This is a lovely thing, even without needing to actually look at his article. Just start at the very first line! He claims that he can "prove most of physics".

Science doesn't do proof.

What science does is make observations, and then based on those observations produce models of the universe. Then, using that model, it makes predictions, and compares those predictions with further observations. By doing that over and over again, we get better and better models of how the universe works. Science is never sure about anything - because all it can do is check how well the model works. It's always possible that any model doesn't describe how things actually work. But it gives us a good approximation, in a way that allows us to understand how things work. Or, not quite how things work, but how we can affect the world by our actions. Our model might not capture what's really happening - but it's got predictive power.

To give an example of this: our model of the universe says that the earth orbits the sun, which is orbits the galactic core, which is moving through the universe. It's possible that this is wrong.
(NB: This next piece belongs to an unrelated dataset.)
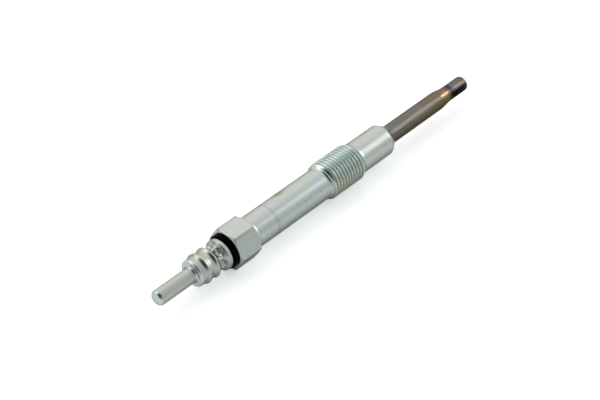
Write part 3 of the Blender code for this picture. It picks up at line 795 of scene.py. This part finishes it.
print("colours and masks along the axis are ready")

# %% [markdown]
# ## Zinc plating on the body
# Bright zinc is a thin clear-passivated coat.  It is satin, slightly green in one light and blue in another, with
# slow clouds, turning rings that show through, and a few specks.  The film has a tone of its own on the thread,
# with painted light on the thread's top, painted shade on its lower side and in its roots, and painted shade on
# the whole underside.  Every tone is laid over the one before it.

# %% Zinc: the clouds
ZINC = (0.52, 0.55, 0.53)
ZINC_GREEN = (0.50, 0.55, 0.50)
ZINC_BLUE = (0.48, 0.54, 0.55)
ZINC_WARM = (0.55, 0.55, 0.50)
ZINC_COOL = (0.50, 0.55, 0.55)

zinc, tree, shader = new_finish("zinc_plate", ZINC, 1.0, 0.28, edge=0.56)
drift = mix_colors(tree, marks(tree, cloud_marks, 0.07), ZINC_COOL, ZINC_WARM)
clouded = mix_colors(tree, marks(tree, cloud_marks, 0.45), ZINC_GREEN, ZINC_BLUE)
clouded = mix_colors(tree, marks(tree, cloud_marks, 0.9), clouded, ZINC)
clouded = mix_colors(tree, 0.5, clouded, drift)
print("zinc clouds:", len(tree.nodes), "nodes so far")

# %% Zinc: the thread's film with painted light and shade, and painted shade on the underside
# Thread film tones: painted light on top, painted shade below and in the roots; painted shade on the underside
THREAD_FILM_LIT_TOP = (0.67, 0.76, 0.745)
THREAD_FILM_SHADED_SIDE = (0.54, 0.57, 0.49)
THREAD_ROOT_SHADE = (0.73, 0.75, 0.73)
UNDERSIDE_SHADE = (0.85, 0.85, 0.84)

along = station_mask(tree, [(THREAD_START - 0.2, 0), (THREAD_START + 1.0, 1),
                            (THREAD_END - 1.0, 1), (THREAD_END - 0.2, 0)])
# Painted light and shade: the thread's top is made lighter and its lower side darker, by height.
thread_film_and_shade = mix_colors(tree, height_mask(tree, 7.0, 9.0), THREAD_FILM_SHADED_SIDE, THREAD_FILM_LIT_TOP)
# Painted shade in the thread's roots, where the radius is small.
root_shaded_thread = mix_colors(tree, 1.0, thread_film_and_shade, THREAD_ROOT_SHADE, "MULTIPLY")
root_shaded_thread = mix_colors(tree, ramp(tree, along, 0.85, 1.0), thread_film_and_shade, root_shaded_thread)
thread_film_and_shade = mix_colors(tree, radius_mask(tree, 4.55, 4.88), root_shaded_thread, thread_film_and_shade)
plating_and_shade = mix_colors(tree, along, clouded, thread_film_and_shade)
# Painted shade: the whole underside is made darker.
shaded_underside = mix_colors(tree, 1.0, plating_and_shade, UNDERSIDE_SHADE, "MULTIPLY")
plating_and_shade = mix_colors(tree, height_mask(tree, 3.4, 5.0), shaded_underside, plating_and_shade)
print("the thread's film runs from", round(THREAD_START, 2), "to", round(THREAD_END, 2))

# %% [markdown]
# Even a new part carries marks of making and handling: the shank has one dull ring round it, and there is a faint
# brown stain beside the ring.  The hexagon is also painted darker in a narrow strip just behind each corner.  Each
# of them is a mask of its place times a share, so that the clouds still show through it.

# %% Zinc: the darker strips behind the corners, the ring, the stain and the specks
CORNER_STRIP_DEGREES, CORNER_STRIP_SHARE, CORNER_STRIP = 9.0, 0.6, (0.26, 0.30, 0.27)
DULL_RING_SHARE, DULL_RING = 0.5, (0.36, 0.38, 0.36)
STAIN_CENTER = (42.8 + PIN_END_X / MM, 1.9, 8.9)
STAIN_SIZE = (3.0, 1.6, 1.4)
STAIN_SHARE, STAIN = 0.7, (0.28, 0.26, 0.18)
SPECK_SHARE, SPECK = 0.45, (0.10, 0.11, 0.10)

# A darker strip is painted just behind each of the hexagon's six corners.
on_hexagon = station_mask(tree, [(hex_face + 0.03, 0), (hex_face + 0.15, 1), (HEX_END - 0.3, 1), (HEX_END, 0)])
strip = math_node(tree, "MULTIPLY", on_hexagon, behind_corner(tree, CORNER_STRIP_DEGREES))
plating_and_shade = mix_colors(tree, math_node(tree, "MULTIPLY", strip, CORNER_STRIP_SHARE), plating_and_shade, CORNER_STRIP)
ring = station_mask(tree, [(36.55, 0), (36.85, 1), (37.15, 1), (37.5, 0)])
plating_and_shade = mix_colors(tree, math_node(tree, "MULTIPLY", ring, DULL_RING_SHARE), plating_and_shade, DULL_RING)
stain = spot_mask(tree, STAIN_CENTER, STAIN_SIZE)
plating_and_shade = mix_colors(tree, math_node(tree, "MULTIPLY", stain, STAIN_SHARE), plating_and_shade, STAIN)
specked = math_node(tree, "MULTIPLY", marks(tree, speck_marks, 1.3), SPECK_SHARE)
tree.links.new(mix_colors(tree, specked, plating_and_shade, SPECK), shader.inputs["Base Color"])
print("stain at", [round(value, 1) for value in STAIN_CENTER], "mm from the origin")

# %% Zinc: the sheen and the turning rings
lathe = marks(tree, ring_marks, 5.0)
fine = marks(tree, cloud_marks, 5.0)
sheen = math_node(tree, "ADD", math_node(tree, "MULTIPLY", lathe, 0.08), math_node(tree, "MULTIPLY", fine, 0.06))
tree.links.new(math_node(tree, "ADD", sheen, 0.21), shader.inputs["Roughness"])
height = math_node(tree, "ADD", lathe, math_node(tree, "MULTIPLY", fine, 0.7))
raise_surface(tree, shader, height, 0.0022)
body.data.materials.append(zinc)
print("zinc:", len(tree.nodes), "nodes")

# %% [markdown]
# ## The terminal's bright plate
# The terminal was turned with a fine feed and plated bright, so it reflects more clearly than the body.  Its
# rings are close and shallow, and its tone drifts a little.  The end of the pin and the face of the collar are
# painted paler.

# %% Make the bright finish
BRIGHT = (0.48, 0.51, 0.49)
BRIGHT_WARM = (0.50, 0.51, 0.46)
BRIGHT_FACES = (0.68, 0.74, 0.73)

bright, tree, shader = new_finish("bright_plate", BRIGHT, 1.0, 0.30, edge=0.5)
toned = mix_colors(tree, marks(tree, cloud_marks, 0.6), BRIGHT, BRIGHT_WARM)
faces = station_mask(tree, [(0.0, 1), (0.30, 1), (0.75, 0), (PIN_LENGTH - 0.35, 0),
                            (PIN_LENGTH - 0.05, 1), (PIN_LENGTH + 0.20, 1), (PIN_LENGTH + 0.60, 0)])
tree.links.new(mix_colors(tree, faces, toned, BRIGHT_FACES), shader.inputs["Base Color"])
lathe = marks(tree, ring_marks, 4.0)
tree.links.new(ramp(tree, lathe, 0.0, 1.0, 0.26, 0.34), shader.inputs["Roughness"])
raise_surface(tree, shader, lathe, 0.002)
terminal.data.materials.append(bright)
print("bright plate:", len(tree.nodes), "nodes")

# %% [markdown]
# ## Black moulding
# The disc is moulded in a very dark, glossy plastic.  It hardly reflects straight on, and fine flow marks and
# dust are all that break the black.

# %% Make the black moulding
BLACK = (0.0008, 0.0008, 0.001)
DUST = (0.02, 0.02, 0.022)

moulding, tree, shader = new_finish("black_plastic", BLACK, 0.0, 0.22)
shader.inputs["Specular IOR Level"].default_value = 0.015
dust = math_node(tree, "MULTIPLY", marks(tree, speck_marks, 3.0), 0.35)
tree.links.new(mix_colors(tree, dust, BLACK, DUST), shader.inputs["Base Color"])
tree.links.new(ramp(tree, marks(tree, cloud_marks, 1.5), 0.0, 1.0, 0.16, 0.28), shader.inputs["Roughness"])
raise_surface(tree, shader, marks(tree, cloud_marks, 3.0), 0.002)
insulator.data.materials.append(moulding)
print("moulding:", len(tree.nodes), "nodes")

# %% [markdown]
# ## The heater tube's tempered alloy
# The sheath is a nickel alloy that has been glowed once to test it.  The heat leaves oxide films whose colour
# tells how hot each place became: grey-brown on the cool part, straw and brown on the slope, then a narrow
# dark blue band, and olive grey on the tip itself.  A ramp along the axis paints them in that order.  The tube's
# lower side gets painted shade, darker and browner, and the tip is painted near black on its lower side.  Faint
# streaks along the tube come from swaging.

# %% Tempered alloy: the heat tints and the painted shade on the lower side
LOWER_SIDE_SHADE = (0.66, 0.63, 0.47)
TIP_UNDERSIDE_BLACK = (0.001, 0.001, 0.001)
WORN = (0.09, 0.08, 0.07)

tempered, tree, shader = new_finish("tempered_alloy", (0.17, 0.15, 0.13), 1.0, 0.32, edge=0.45)
films = station_ramp(tree, [
    (body_end - 1.0, (0.19, 0.185, 0.175)),
    (body_end + 8.0, (0.20, 0.185, 0.17)),
    (body_end + 14.0, (0.21, 0.18, 0.15)),
    (SWAGE_START - 1.5, (0.20, 0.165, 0.11)),
    (SWAGE_START + 1.0, (0.21, 0.16, 0.10)),
    (SWAGE_START + 1.8, (0.25, 0.185, 0.105)),
    (SWAGE_START + 3.2, (0.26, 0.185, 0.11)),
    (SWAGE_START + 4.3, (0.17, 0.105, 0.075)),
    (TIP_START + 0.35, (0.04, 0.033, 0.065)),
    (TIP_START + 1.15, (0.11, 0.14, 0.20)),
    (TIP_START + 2.1, (0.19, 0.19, 0.16)),
    (plug_length - 1.0, (0.17, 0.15, 0.10)),
    (plug_length, (0.20, 0.17, 0.11)),
], wobble=0.5)
# Painted shade: the tube's lower side is made darker and browner, and films carries it from here on.
shaded_lower_side = mix_colors(tree, 1.0, films, LOWER_SIDE_SHADE, "MULTIPLY")
films = mix_colors(tree, height_mask(tree, 5.3, 7.0), shaded_lower_side, films)
print("heat tints from", round(body_end, 2), "to", round(plug_length, 2))

# %% Tempered alloy: the tip's black lower side, the streaks and the sheen
# The tip is painted near black on its lower side.
tip_black_along = station_mask(tree, [(TIP_START - 1.0, 0), (TIP_START + 0.4, 1),
                           (plug_length - 2.2, 1), (plug_length - 0.4, 0.4)], wobble=0.5)
tip_underside_black = math_node(tree, "MULTIPLY", tip_black_along, ramp(tree, height_mask(tree, 5.6, 7.0), 0.0, 1.0, 1.0, 0.0))
films = mix_colors(tree, tip_underside_black, films, TIP_UNDERSIDE_BLACK)
drawn = marks(tree, streak_marks, 2.2)
streaked_tints_and_shade = mix_colors(tree, math_node(tree, "MULTIPLY", drawn, 0.35), films, WORN)
tree.links.new(streaked_tints_and_shade, shader.inputs["Base Color"])
patches = marks(tree, cloud_marks, 1.2)
tree.links.new(ramp(tree, patches, 0.0, 1.0, 0.28, 0.36), shader.inputs["Roughness"])
height = math_node(tree, "ADD", drawn, math_node(tree, "MULTIPLY", patches, 0.4))
raise_surface(tree, shader, height, 0.0012)
tube.data.materials.append(tempered)
print("tempered alloy:", len(tree.nodes), "nodes")

# %% [markdown]
# ## The pieces inside
# Nothing of the inside shows, but whoever opens the plug finds finished pieces: a drawn steel rod, two windings,
# pressed white powder and two rubber seals.  These CAD pieces keep their shape and only get their finish.

# %% Finish the rod and the windings
def drawn_wire(name, color, roughness):
    """Drawn metal with streaks along it."""
    material, tree, shader = new_finish(name, color, 1.0, roughness)
    drawn = marks(tree, streak_marks, 3.0)
    darker = tuple(0.6 * value for value in color)
    tree.links.new(mix_colors(tree, drawn, color, darker), shader.inputs["Base Color"])
    tree.links.new(ramp(tree, drawn, 0.0, 1.0, roughness - 0.06, roughness + 0.08), shader.inputs["Roughness"])
    raise_surface(tree, shader, drawn, 0.004)
    return material


def grainy(name, color, roughness, grains, depth_mm):
    """Matt stuff with a fine grain, such as rubber or pressed powder."""
    material, tree, shader = new_finish(name, color, 0.0, roughness)
    grain = marks(tree, cloud_marks, grains)
    darker = tuple(0.75 * value for value in color)
    tree.links.new(mix_colors(tree, grain, darker, color), shader.inputs["Base Color"])
    tree.links.new(ramp(tree, grain, 0.0, 1.0, roughness - 0.08, roughness + 0.08), shader.inputs["Roughness"])
    raise_surface(tree, shader, grain, depth_mm)
    return material


inner_finishes = {
    "centre_pole": drawn_wire("drawn_steel", (0.50, 0.50, 0.49), 0.32),
    "heating_coil": drawn_wire("dark_drawn_wire", (0.38, 0.34, 0.30), 0.38),
    "regulating_coil": drawn_wire("pale_drawn_wire", (0.55, 0.52, 0.45), 0.30),
    "insulating_powder": grainy("white_powder", (0.82, 0.81, 0.77), 0.88, 8.0, 0.02),
    "body_seal": grainy("black_rubber", (0.018, 0.018, 0.019), 0.6, 5.0, 0.006),
    "tube_seal": grainy("red_rubber", (0.24, 0.06, 0.04), 0.62, 5.0, 0.006),
}
for node_name, material in inner_finishes.items():
    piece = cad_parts[node_name]
    piece.data.materials.clear()
    piece.data.materials.append(material)
    print(node_name, "gets", material.name)

# %% [markdown]
# ## The CAD model's box
# The CAD model's box is printed at the end, in millimetres. The dressed plug has to stay in the CAD
# model's box.

# %% Print the CAD model's box
print("CAD box   ", [[round(value / MM, 2) for value in corner] for corner in cad_box])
You can propose an alternative model in which the earth is the stationary center of the universe, and everything moves around it. As a model, it's not very attractive, because to make it fit our observations, it requires a huge amount of complexity - it's a far, far more complex model than our standard one, and it's much harder to use to make accurate predictions. But it can be made to work, just as well as our standard one. It's possible that that's how the universe actually works. I don't think any reasonable person actually believes that the universe works that way, but it's possible that our entire model is wrong. Science can't prove that our model is correct. It can just show that it's the simplest model that matches our observations.

But Mr. Calhoun claims that he can prove physics. That claim shows that he has no idea of what science is, or what science means. And if he doesn't understand something that simple, why should we trust him to understand any more?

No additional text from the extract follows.